When you go for your morning jog along the Rillito River on these muggy summer mornings, you will have the added benefit of knowing that you are exercising not only your body but also your brain.
“We’ve known for a couple of decades that exercise can improve brain health,” said David Raichlen, associate professor at the UA School of Anthropology. “But we don’t really understand why.”
To answer that question, two University of Arizona researchers, including Raichlen, recently combed through the literature and developed a model that might explain why the physical and mental are so closely connected.
Solving this problem can allow researchers to understand the body-brain connection better and develop exercises specific to the needs of individuals’ bodies, ultimately preventing and managing disorders or diseases that emerge later in life.
Millions of years ago, human ancestors called hominins lived a more sedentary lifestyle in the forests of Africa, plucking nearby fruits when hungry and walking only 1 to 2 kilometers a day.
But about 2 million years ago, the climate shifted and swaths of lush forest became open, dry savannah.
Hominins adapted to the new conditions and transitioned to a hunter-gatherer lifestyle, covering 10 to 15 kilometers of ground a day to forage for food.
The change was not only physical. Hunter-gatherers not only had to move more, but they had to think more creatively, multitask and problem-solve to safely navigate the land and successfully find food.
The simultaneous need to be both physically and mentally agile arose, and within this context, our bodies evolved.
Jog your memory
On your jog, you work out your heart, pump oxygen through your blood and organs and build endurance.
But your brain also coordinates your arms and legs, observes your surroundings, navigates the path, reacts to obstacles and even wanders, focusing on solving problems or what to do after the run.
You engage your body and brain much like hominins did millions of years ago.
“What (the model) suggests is that we are built to be cognitively engaged endurance athletes,” said Gene Alexander, professor of psychology and psychiatry who developed the model with Raich-len.
But if humans do not engage in those ways, then just like the body, the brain can atrophy.
If you don’t exercise, the brain “prunes those neurons that are energetically expensive to maintain.” Raichlen said. “You don’t want to give your brain the signal that it doesn’t need to maintain those links.”
Many past studies have found, for example, that sedentary people show less connectivity and function in the brain, and that exercise might protect against memory loss.
Just the starting line
This model is a tool in many ways.
“If those systems are linked through an evolutionary mechanism,” like the model suggests, Raichlen said, “then we might be able to use that evolutionary mechanism to actually improve people’s response to exercise.”
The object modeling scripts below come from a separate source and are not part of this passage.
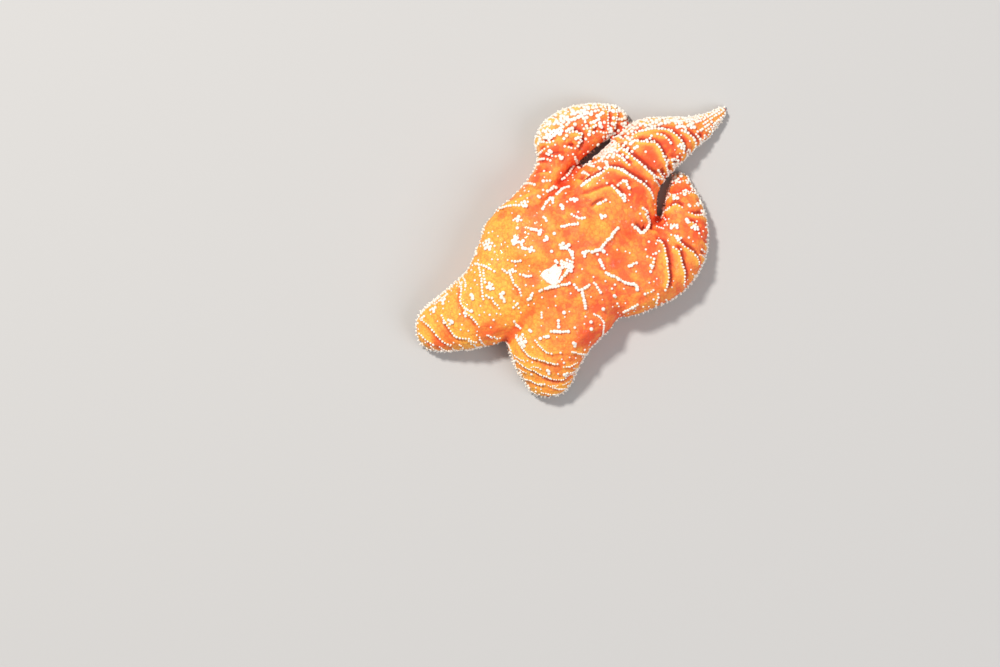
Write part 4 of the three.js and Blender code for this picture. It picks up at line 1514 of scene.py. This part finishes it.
def spined_beneath(places, normals, draw):
    """The spots of the feet, of the spines that line the grooves and mouth, and of the rest."""
    grooves = [Groove(arm) for arm in arms.values()]
    feet = [spot for groove in grooves for spot in tube_feet(groove, draw)]
    roots = Roots(3 * MM)
    for spot in feet:
        roots.take(spot.root)
    lining = mouth_spines(roots, draw)
    for groove in grooves:
        lining += groove_spines(groove, roots, draw)
    return feet, lining, oral_spines(places, normals, roots, draw)


def coat_piece(name, knob, spots, draw, material):
    object_from(name, repeated(name, knob, spots, draw), material)


# The functions above share the mouth's and the madreporite's places, the markings and painted shading,
# the hull that the coat reaches out to, the smooth and the carved skin with its colouring and painted
# light, and the arms.
draw = random.Random(7)
mouth_at = box_middle("mouth")
madreporite_at = box_middle("madreporite") - MADREPORITE_SHIFT
markings_and_shading = markings_and_shading_group()

skin, hull = skin_blank()
smooth_skin = tree_of(skin)
arms = {name: Arm(name, smooth_skin) for name in ARMS}
ridges = all_ridges(draw)
tone_and_painted_light = carved(skin, ridges, draw)
carved_skin = tree_of(skin)
places, normals = arrays_of(skin)
skin_points = KDTree(len(places))
for i, place in enumerate(places):
    skin_points.insert(place, i)
skin_points.balance()
skin_piece = object_from("skin", skin, skin_material())
thinning = skin_piece.modifiers.new("thinning", "DECIMATE")
thinning.ratio = KEPT_FACES
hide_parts(*FLESH)

coat = spined_back(ridges, places, normals, draw)
white = spine_material()
for name, spots in coat.pearls.items():
    coat_piece(f"spines_{name}", PEARL, spots, draw, white)
for name, spots in coat.rods.items():
    coat_piece(f"rods_{name}", ROD, spots, draw, white)
feet, lining, oral = spined_beneath(places, normals, draw)
coat_piece("tube_feet", FOOT, feet, draw, feet_material())
coat_piece("groove_spines", THORN, lining, draw, white)
coat_piece("oral_spines", PEARL, oral, draw, white)

pale = madreporite_material()
madreporite = object_from("madreporite_cushion", madreporite_mesh(), pale)
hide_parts("madreporite")
mouth = object_from("mouth_membrane", mouth_mesh(), mouth_material())
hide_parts("mouth")
red = eyespot_material()
for name in ARMS:
    eyespot = object_from(f"eyespot_cushion_{name}", eyespot_mesh(name), red)
    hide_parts(f"eyespot_{name}")

studio()
camera()
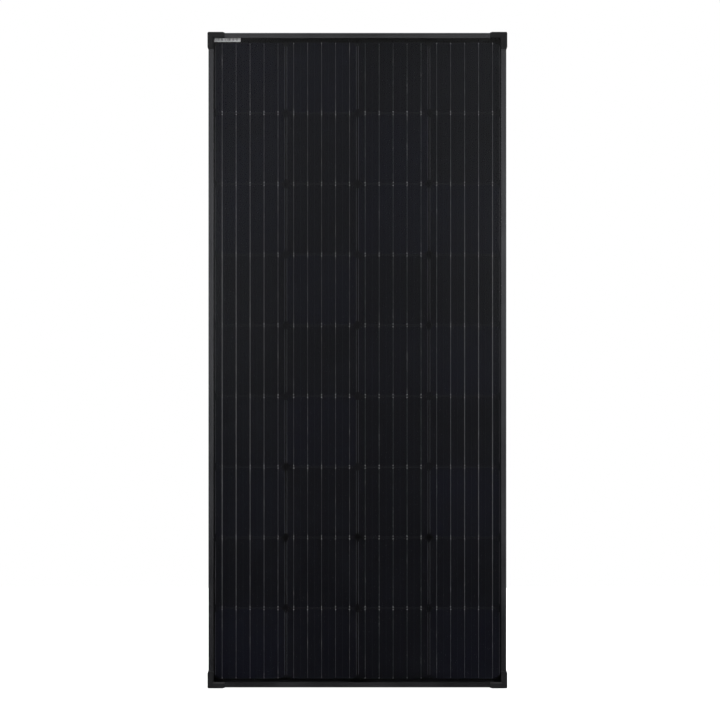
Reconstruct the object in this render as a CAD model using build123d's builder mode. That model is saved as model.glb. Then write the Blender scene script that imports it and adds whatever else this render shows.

For example, some people benefit more from exercise than others, but the reasons why still aren’t understood.
But if the model is correct, it can be assumed that it’s because any evolutionary change comes with variation within the species, Raichlen said.
In a more general sense, “This (model) provides a framework that allows us to generate a number of questions that have to be answered,” Alexander said, leading to future research.